(Data extracted from a collection)
══════
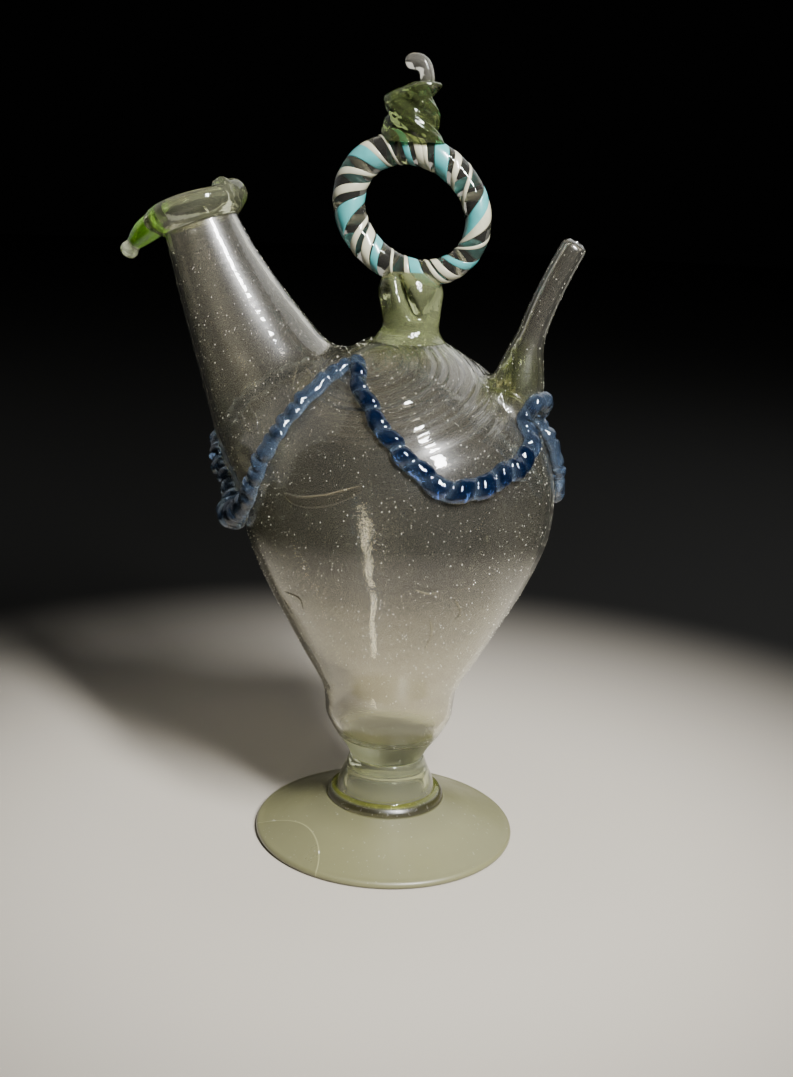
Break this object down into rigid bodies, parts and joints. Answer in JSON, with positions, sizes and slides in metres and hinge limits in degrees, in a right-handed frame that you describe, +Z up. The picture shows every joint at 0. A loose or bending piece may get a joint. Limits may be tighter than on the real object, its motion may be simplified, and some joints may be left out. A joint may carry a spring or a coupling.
{
  "type": "holy water jug",
  "caption": "Blown glass holy water jug with a hollow body, wide filling spout, thin pouring spout, trumpet foot, twisted ring handle with a curled finial and a pinched blue trail",
  "frame": {"origin": "on the table, midway between the bead of the green drop and the pouring spout's tip, in the plane of the spouts; the jug's own axis stands 26.8 mm towards +X", "axes": "+Z up along the jug's axis, +X towards the pouring spout, -X towards the filling spout, -Y the side the picture shows"},
  "size_m": [0.183, 0.1186, 0.3],
  "materials": {
    "clear_glass": "clear",
    "foot_glass": "hazy",
    "green_glass": "clear",
    "cobalt_glass": "clear",
    "green_tinted_glass": "clear",
    "twisted_cane": "gloss"
  },
  "bodies": {
    "root": {"vessel": "clear_glass", "filling_spout": "clear_glass", "pouring_spout": "clear_glass", "foot": "foot_glass", "mouth_lip": "clear_glass", "green_prunt": "green_glass", "blue_trail": "cobalt_glass", "handle_post": "green_tinted_glass", "ring_handle": "twisted_cane", "finial": "green_tinted_glass"}
  },
  "joints": []
}
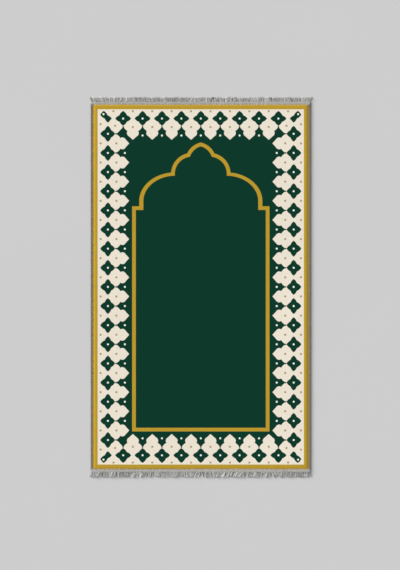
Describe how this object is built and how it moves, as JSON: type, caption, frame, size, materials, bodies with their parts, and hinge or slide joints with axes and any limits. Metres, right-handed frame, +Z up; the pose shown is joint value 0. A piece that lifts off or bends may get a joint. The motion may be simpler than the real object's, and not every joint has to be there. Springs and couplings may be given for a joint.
{
  "type": "prayer rug",
  "caption": "Flat rectangular prayer rug with a pointed arch inside a patterned border, bound long sides and a short fringe on each end.",
  "frame": {"origin": "middle of the underside, on the surface that the rug lies on", "axes": "+Y along the length, towards the end that the arch points to; +X across; +Z up, out of the pile"},
  "size_m": [0.702, 1.2, 0.0045],
  "materials": {
    "printed_pile": "short matte pile, printed",
    "fringe_cotton": "matte twisted yarn",
    "binding_yarn": "matte overlocked yarn"
  },
  "bodies": {
    "root": {"rug_panel": "printed_pile", "fringe_head": "fringe_cotton", "fringe_foot": "fringe_cotton", "side_binding_right": "binding_yarn", "side_binding_left": "binding_yarn"}
  },
  "joints": []
}
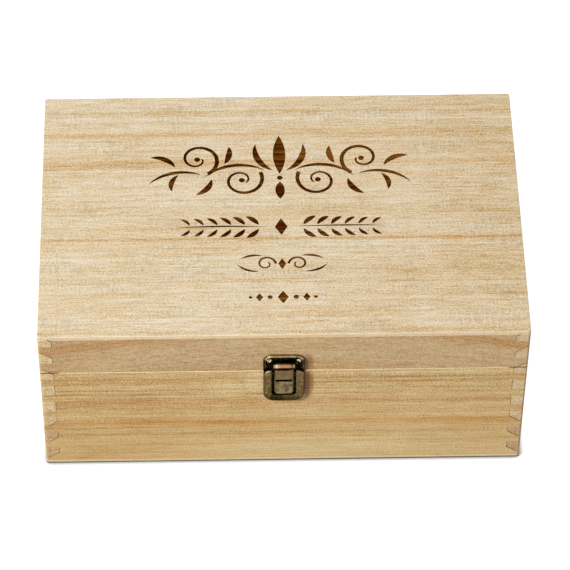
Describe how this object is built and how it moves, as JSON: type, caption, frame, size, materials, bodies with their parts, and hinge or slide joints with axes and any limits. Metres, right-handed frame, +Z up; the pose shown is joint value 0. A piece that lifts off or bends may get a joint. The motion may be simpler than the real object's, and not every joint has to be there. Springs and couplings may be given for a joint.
{
  "type": "keepsake box",
  "caption": "Rectangular finger-jointed wooden keepsake box with a hinged lid, small bronze hasp latch and an engraved scroll ornament on top.",
  "frame": {"origin": "centre of the underside", "axes": "+X to the right along the long side, front with the latch faces -Y, +Z up"},
  "size_m": [0.3, 0.2049, 0.125],
  "materials": {
    "lid_panel_wood": "bare sanded pale wood with burnt engraving",
    "panel_wood": "bare sanded pale wood",
    "lid_board_wood": "bare sanded pale wood, wavy grain",
    "base_board_wood": "bare sanded pale golden wood",
    "antique_bronze": "antique bronze plating",
    "bronzed_fasteners": "antique bronze plating, rubbed bright"
  },
  "bodies": {
    "base": {"base_front_board": "base_board_wood", "base_back_board": "base_board_wood", "base_left_board": "base_board_wood", "base_right_board": "base_board_wood", "base_bottom_panel": "panel_wood", "catch_plate": "antique_bronze", "catch_nails": "bronzed_fasteners", "hinge_left_base_leaf": "antique_bronze", "hinge_right_base_leaf": "antique_bronze", "hinge_left_pin": "antique_bronze", "hinge_right_pin": "antique_bronze", "hinge_base_screws": "bronzed_fasteners"},
    "lid": {"lid_front_board": "lid_board_wood", "lid_back_board": "lid_board_wood", "lid_left_board": "lid_board_wood", "lid_right_board": "lid_board_wood", "lid_top_panel": "lid_panel_wood", "hasp_plate": "antique_bronze", "hasp_nails": "bronzed_fasteners", "hasp_pin": "antique_bronze", "hinge_left_lid_leaf": "antique_bronze", "hinge_right_lid_leaf": "antique_bronze", "hinge_lid_screws": "bronzed_fasteners"},
    "hasp": {"hasp_tongue": "antique_bronze"}
  },
  "joints": [
    {"name": "lid_hinge", "type": "hinge", "parent": "base", "child": "lid", "pos_m": [0, 0.09875, 0.0908], "axis": [-1, 0, 0], "range_deg": [0, 98]},
    {"name": "hasp_hinge", "type": "hinge", "parent": "lid", "child": "hasp", "pos_m": [0, -0.10235, 0.098], "axis": [-1, 0, 0], "range_deg": [0, 170]}
  ]
}
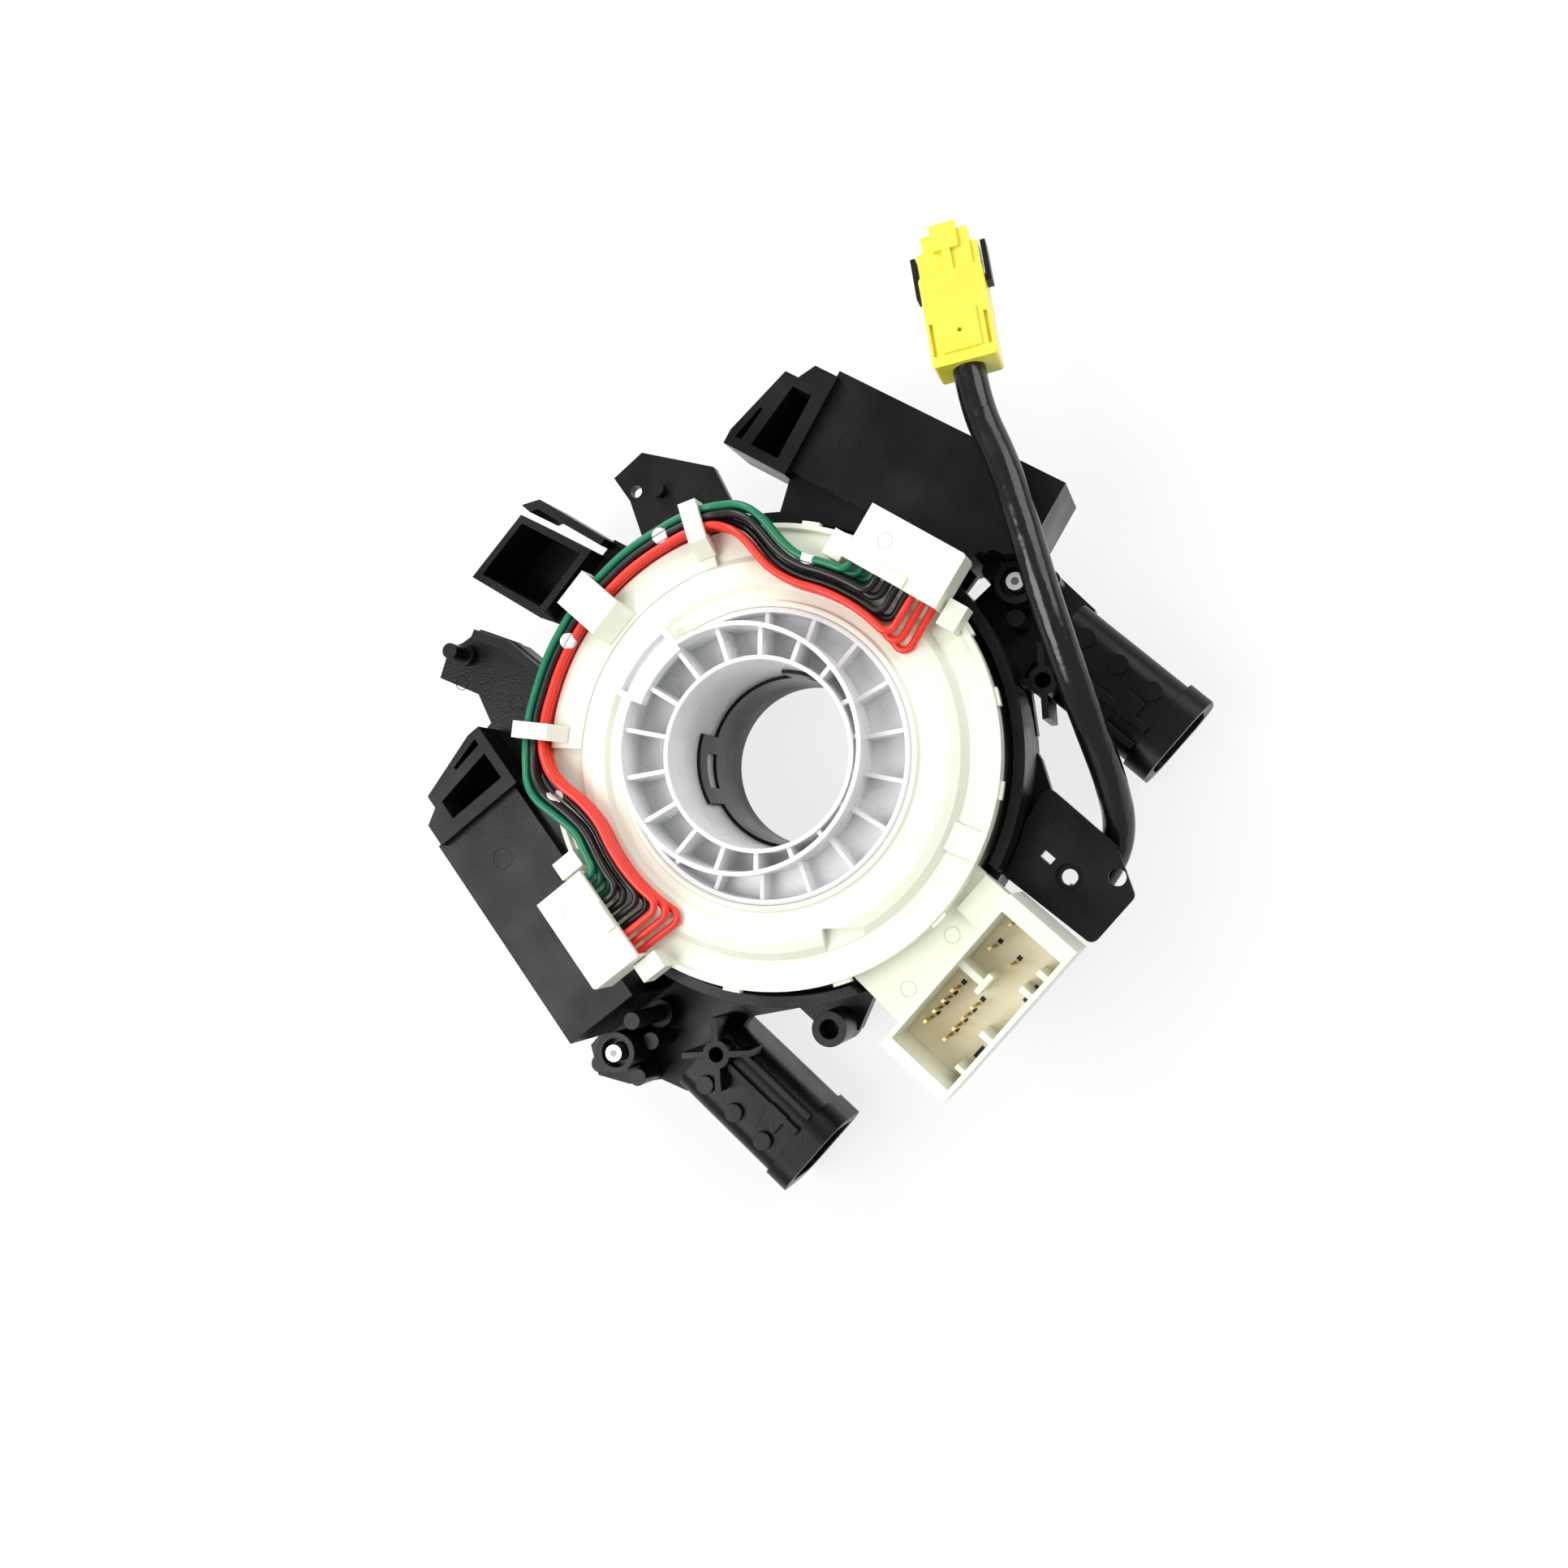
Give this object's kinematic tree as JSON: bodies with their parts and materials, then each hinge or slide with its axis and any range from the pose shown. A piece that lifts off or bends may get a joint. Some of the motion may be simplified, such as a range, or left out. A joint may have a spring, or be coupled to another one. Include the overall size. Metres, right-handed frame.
══════
* _Your goal_
Write down all the entries again without a single difference.

* _Solution to this problem_
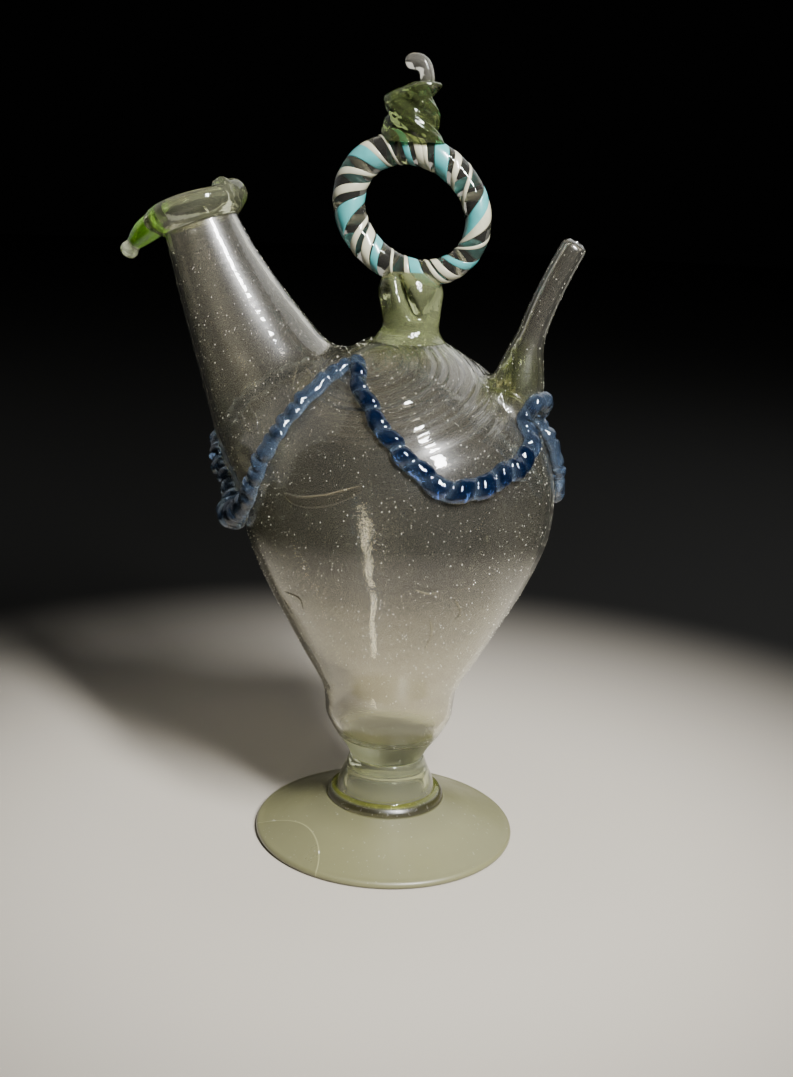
Break this object down into rigid bodies, parts and joints. Answer in JSON, with positions, sizes and slides in metres and hinge limits in degrees, in a right-handed frame that you describe, +Z up. The picture shows every joint at 0. A loose or bending piece may get a joint. Limits may be tighter than on the real object, its motion may be simplified, and some joints may be left out. A joint may carry a spring or a coupling.
{
  "type": "holy water jug",
  "caption": "Blown glass holy water jug with a hollow body, wide filling spout, thin pouring spout, trumpet foot, twisted ring handle with a curled finial and a pinched blue trail",
  "frame": {"origin": "on the table, midway between the bead of the green drop and the pouring spout's tip, in the plane of the spouts; the jug's own axis stands 26.8 mm towards +X", "axes": "+Z up along the jug's axis, +X towards the pouring spout, -X towards the filling spout, -Y the side the picture shows"},
  "size_m": [0.183, 0.1186, 0.3],
  "materials": {
    "clear_glass": "clear",
    "foot_glass": "hazy",
    "green_glass": "clear",
    "cobalt_glass": "clear",
    "green_tinted_glass": "clear",
    "twisted_cane": "gloss"
  },
  "bodies": {
    "root": {"vessel": "clear_glass", "filling_spout": "clear_glass", "pouring_spout": "clear_glass", "foot": "foot_glass", "mouth_lip": "clear_glass", "green_prunt": "green_glass", "blue_trail": "cobalt_glass", "handle_post": "green_tinted_glass", "ring_handle": "twisted_cane", "finial": "green_tinted_glass"}
  },
  "joints": []
}
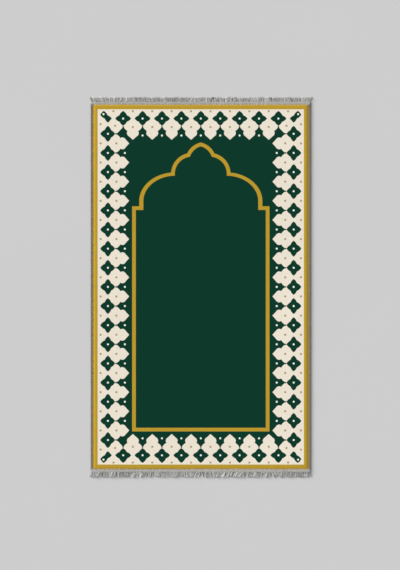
Describe how this object is built and how it moves, as JSON: type, caption, frame, size, materials, bodies with their parts, and hinge or slide joints with axes and any limits. Metres, right-handed frame, +Z up; the pose shown is joint value 0. A piece that lifts off or bends may get a joint. The motion may be simpler than the real object's, and not every joint has to be there. Springs and couplings may be given for a joint.
{
  "type": "prayer rug",
  "caption": "Flat rectangular prayer rug with a pointed arch inside a patterned border, bound long sides and a short fringe on each end.",
  "frame": {"origin": "middle of the underside, on the surface that the rug lies on", "axes": "+Y along the length, towards the end that the arch points to; +X across; +Z up, out of the pile"},
  "size_m": [0.702, 1.2, 0.0045],
  "materials": {
    "printed_pile": "short matte pile, printed",
    "fringe_cotton": "matte twisted yarn",
    "binding_yarn": "matte overlocked yarn"
  },
  "bodies": {
    "root": {"rug_panel": "printed_pile", "fringe_head": "fringe_cotton", "fringe_foot": "fringe_cotton", "side_binding_right": "binding_yarn", "side_binding_left": "binding_yarn"}
  },
  "joints": []
}
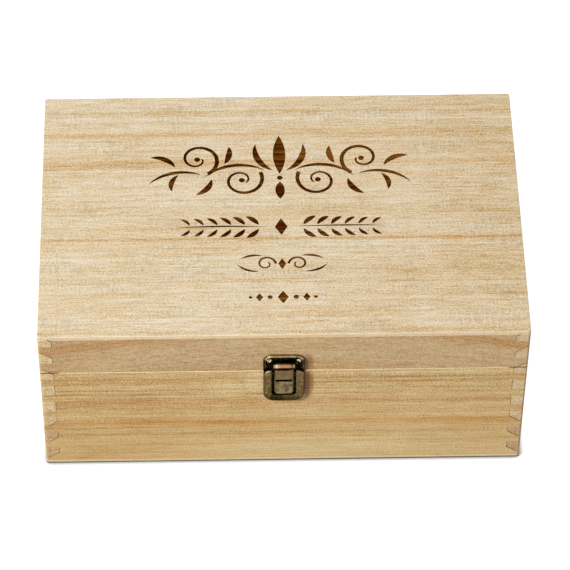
Describe how this object is built and how it moves, as JSON: type, caption, frame, size, materials, bodies with their parts, and hinge or slide joints with axes and any limits. Metres, right-handed frame, +Z up; the pose shown is joint value 0. A piece that lifts off or bends may get a joint. The motion may be simpler than the real object's, and not every joint has to be there. Springs and couplings may be given for a joint.
{
  "type": "keepsake box",
  "caption": "Rectangular finger-jointed wooden keepsake box with a hinged lid, small bronze hasp latch and an engraved scroll ornament on top.",
  "frame": {"origin": "centre of the underside", "axes": "+X to the right along the long side, front with the latch faces -Y, +Z up"},
  "size_m": [0.3, 0.2049, 0.125],
  "materials": {
    "lid_panel_wood": "bare sanded pale wood with burnt engraving",
    "panel_wood": "bare sanded pale wood",
    "lid_board_wood": "bare sanded pale wood, wavy grain",
    "base_board_wood": "bare sanded pale golden wood",
    "antique_bronze": "antique bronze plating",
    "bronzed_fasteners": "antique bronze plating, rubbed bright"
  },
  "bodies": {
    "base": {"base_front_board": "base_board_wood", "base_back_board": "base_board_wood", "base_left_board": "base_board_wood", "base_right_board": "base_board_wood", "base_bottom_panel": "panel_wood", "catch_plate": "antique_bronze", "catch_nails": "bronzed_fasteners", "hinge_left_base_leaf": "antique_bronze", "hinge_right_base_leaf": "antique_bronze", "hinge_left_pin": "antique_bronze", "hinge_right_pin": "antique_bronze", "hinge_base_screws": "bronzed_fasteners"},
    "lid": {"lid_front_board": "lid_board_wood", "lid_back_board": "lid_board_wood", "lid_left_board": "lid_board_wood", "lid_right_board": "lid_board_wood", "lid_top_panel": "lid_panel_wood", "hasp_plate": "antique_bronze", "hasp_nails": "bronzed_fasteners", "hasp_pin": "antique_bronze", "hinge_left_lid_leaf": "antique_bronze", "hinge_right_lid_leaf": "antique_bronze", "hinge_lid_screws": "bronzed_fasteners"},
    "hasp": {"hasp_tongue": "antique_bronze"}
  },
  "joints": [
    {"name": "lid_hinge", "type": "hinge", "parent": "base", "child": "lid", "pos_m": [0, 0.09875, 0.0908], "axis": [-1, 0, 0], "range_deg": [0, 98]},
    {"name": "hasp_hinge", "type": "hinge", "parent": "lid", "child": "hasp", "pos_m": [0, -0.10235, 0.098], "axis": [-1, 0, 0], "range_deg": [0, 170]}
  ]
}
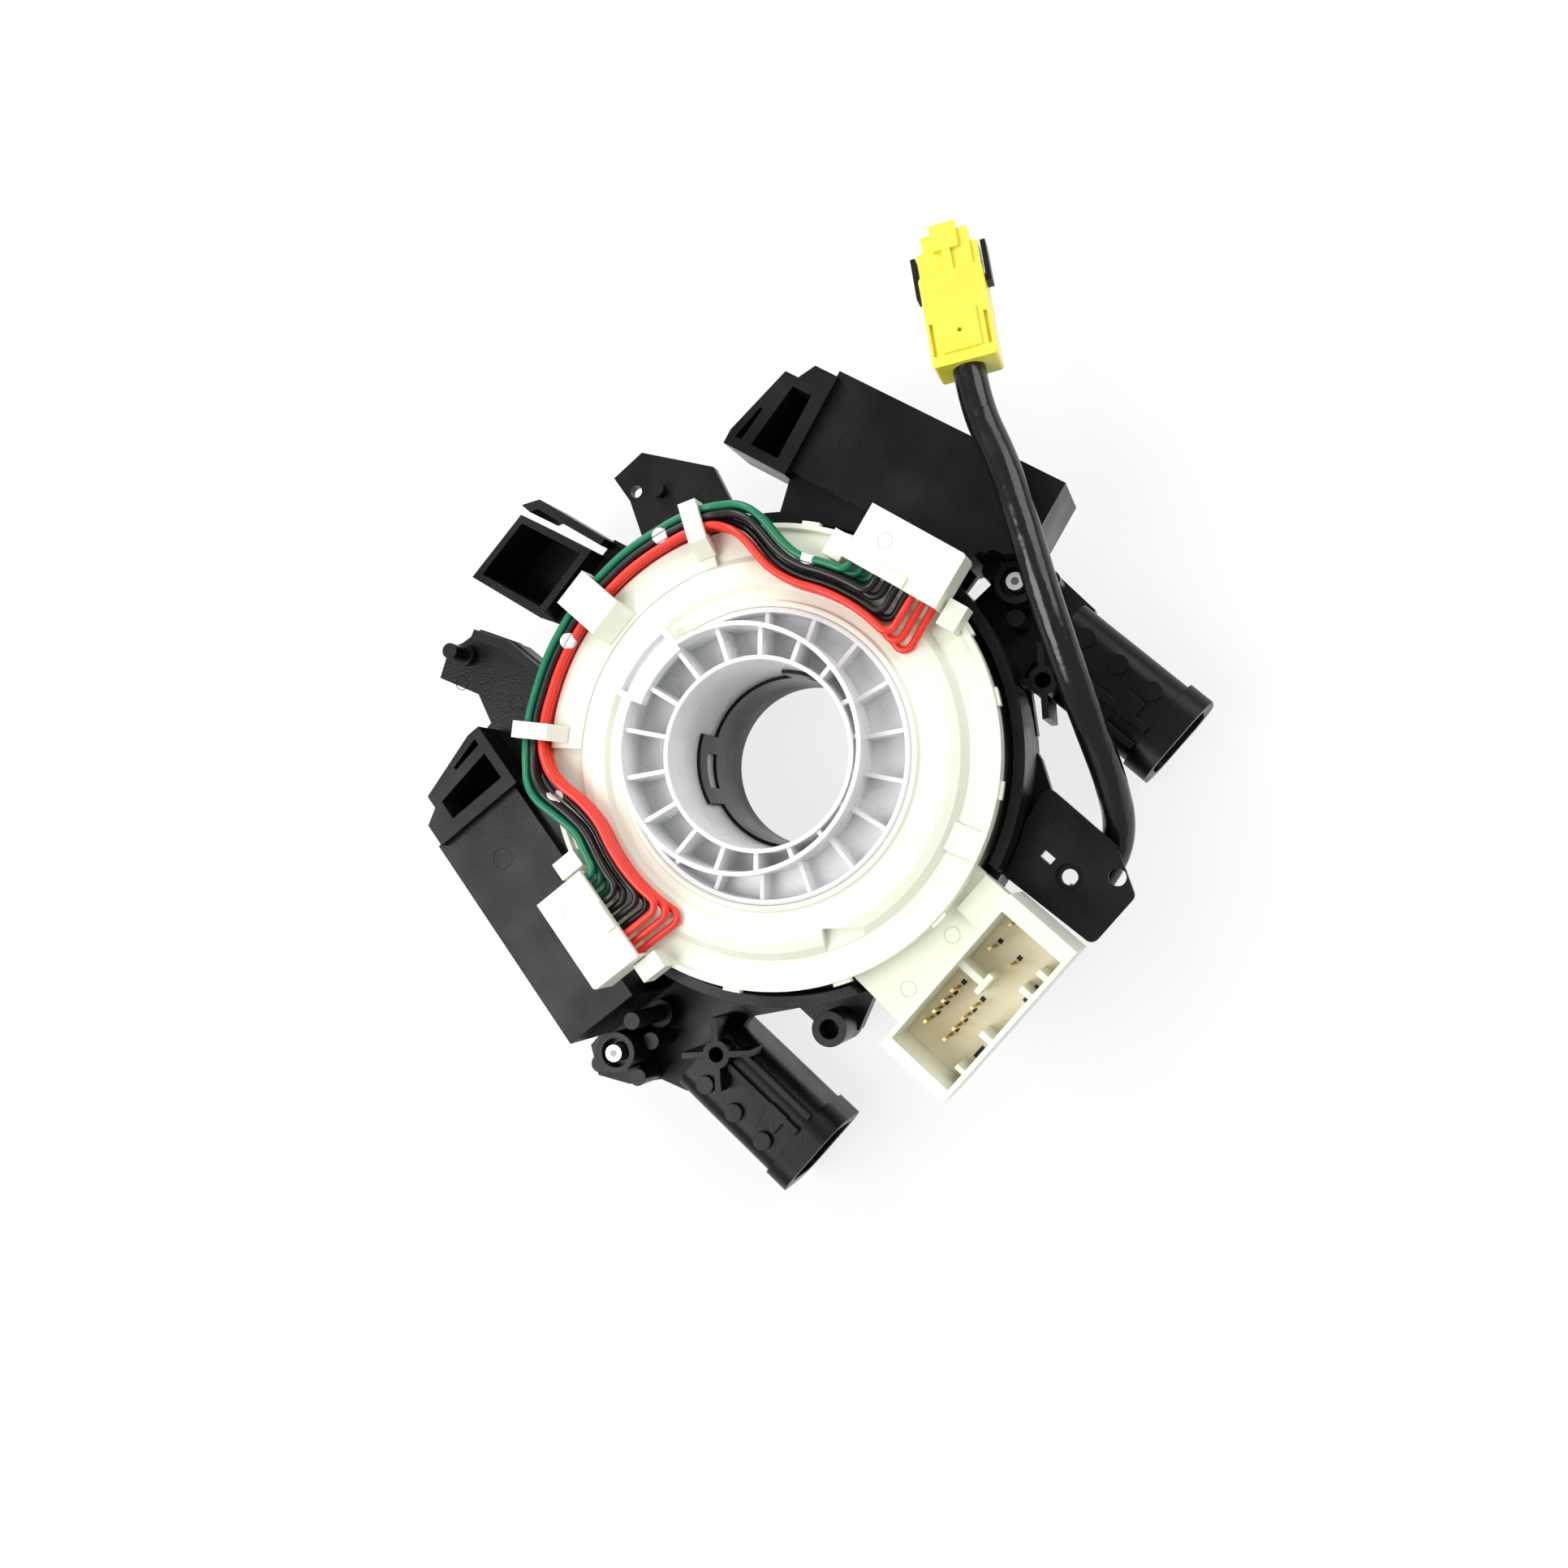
Give this object's kinematic tree as JSON: bodies with their parts and materials, then each hinge or slide with its axis and any range from the pose shown. A piece that lifts off or bends may get a joint. Some of the motion may be simplified, such as a range, or left out. A joint may have a spring, or be coupled to another one. Include the overall size. Metres, right-handed frame.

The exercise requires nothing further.